_Requirements_. Quote the whole listing verbatim.

[Stored items]
---------------

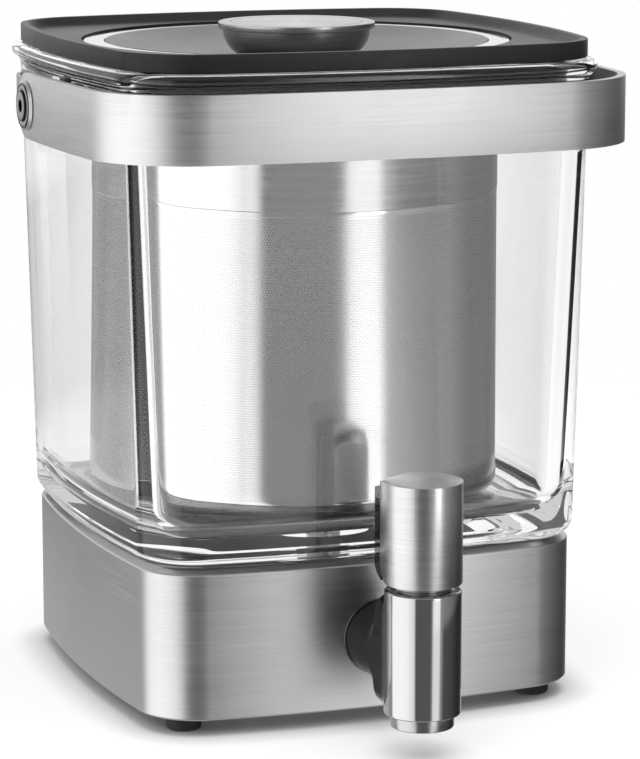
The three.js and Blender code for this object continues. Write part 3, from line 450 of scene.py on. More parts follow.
def straight_grain():
    group, given, out = new_group("straight_grain", "Streaks", Density=(30, 30, 2200))
    place = math_node(group, "MULTIPLY", here(group), given["Density"], kind="ShaderNodeVectorMath")
    group.links.new(mask_of(group, noise(group, place, 1, detail=3, roughness=0.65), *GRAIN_RANGE), out)
    return group


def round_grain():
    group, given, out = new_group("round_grain", "Streaks", Centre=(0, 0, 0), Density=2200)
    x, y = parts_of(group, place_from_axis(group, given["Centre"]))[:2]
    join = group.nodes.new("ShaderNodeCombineXYZ")
    group.links.new(times(group, length_of(group, x, y), given["Density"]), join.inputs[0])
    group.links.new(times(group, math_node(group, "ARCTAN2", x, y), TURN_STRETCH), join.inputs[1])
    group.links.new(mask_of(group, noise(group, join.outputs[0], 1, detail=2, roughness=0.5), *GRAIN_RANGE), out)
    return group


def patches():
    group, given, out = new_group("patches", "Patches", Density=25)
    cloud = noise(group, here(group), given["Density"], detail=4, roughness=0.55)
    group.links.new(mask_of(group, cloud, *PATCH_RANGE), out)
    return group


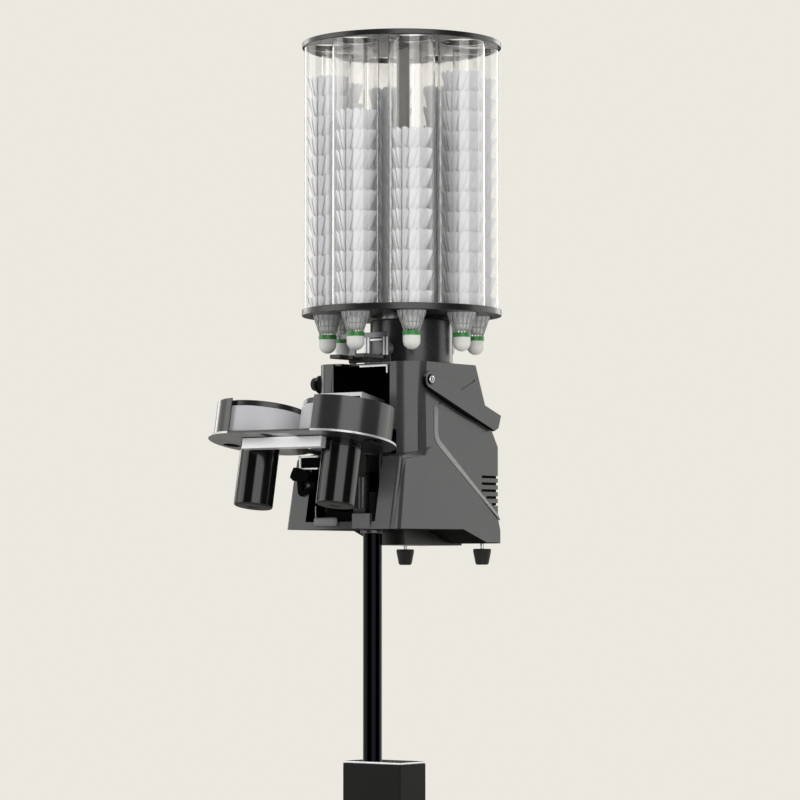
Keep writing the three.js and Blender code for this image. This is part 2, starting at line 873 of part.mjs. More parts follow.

---------------

_Worked answer_.
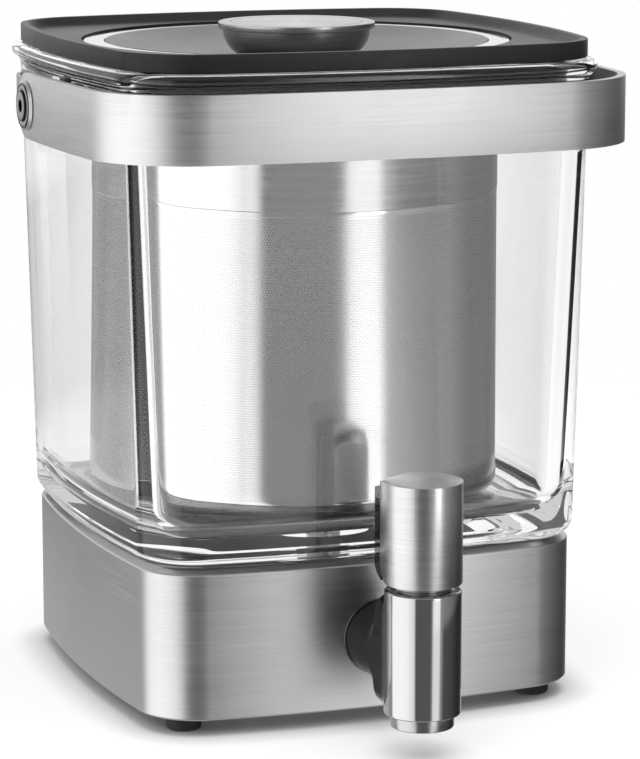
The three.js and Blender code for this object continues. Write part 3, from line 450 of scene.py on. More parts follow.
def straight_grain():
    group, given, out = new_group("straight_grain", "Streaks", Density=(30, 30, 2200))
    place = math_node(group, "MULTIPLY", here(group), given["Density"], kind="ShaderNodeVectorMath")
    group.links.new(mask_of(group, noise(group, place, 1, detail=3, roughness=0.65), *GRAIN_RANGE), out)
    return group


def round_grain():
    group, given, out = new_group("round_grain", "Streaks", Centre=(0, 0, 0), Density=2200)
    x, y = parts_of(group, place_from_axis(group, given["Centre"]))[:2]
    join = group.nodes.new("ShaderNodeCombineXYZ")
    group.links.new(times(group, length_of(group, x, y), given["Density"]), join.inputs[0])
    group.links.new(times(group, math_node(group, "ARCTAN2", x, y), TURN_STRETCH), join.inputs[1])
    group.links.new(mask_of(group, noise(group, join.outputs[0], 1, detail=2, roughness=0.5), *GRAIN_RANGE), out)
    return group


def patches():
    group, given, out = new_group("patches", "Patches", Density=25)
    cloud = noise(group, here(group), given["Density"], detail=4, roughness=0.55)
    group.links.new(mask_of(group, cloud, *PATCH_RANGE), out)
    return group


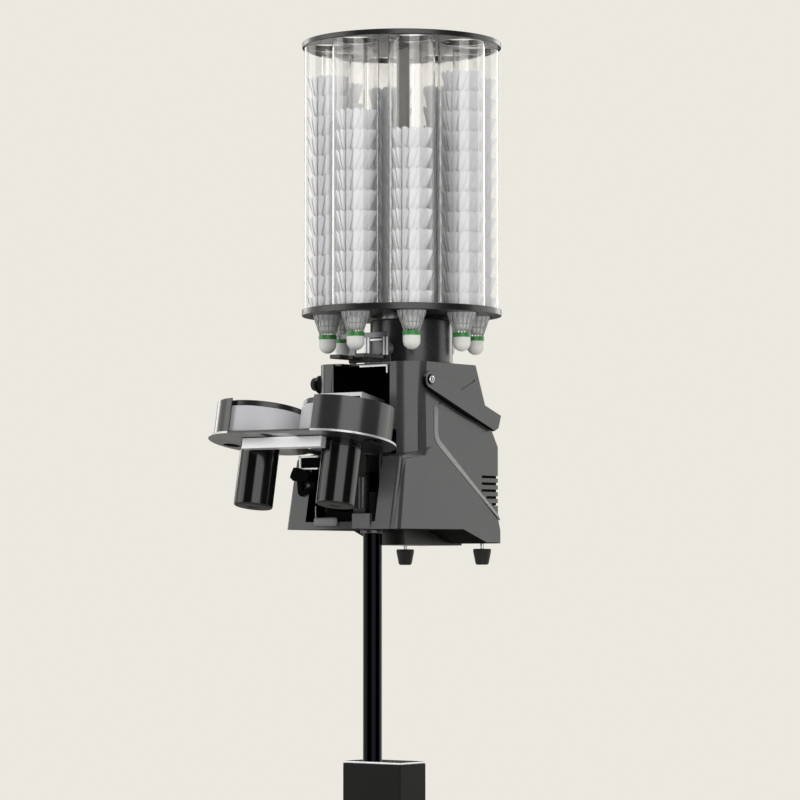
Keep writing the three.js and Blender code for this image. This is part 2, starting at line 873 of part.mjs. More parts follow.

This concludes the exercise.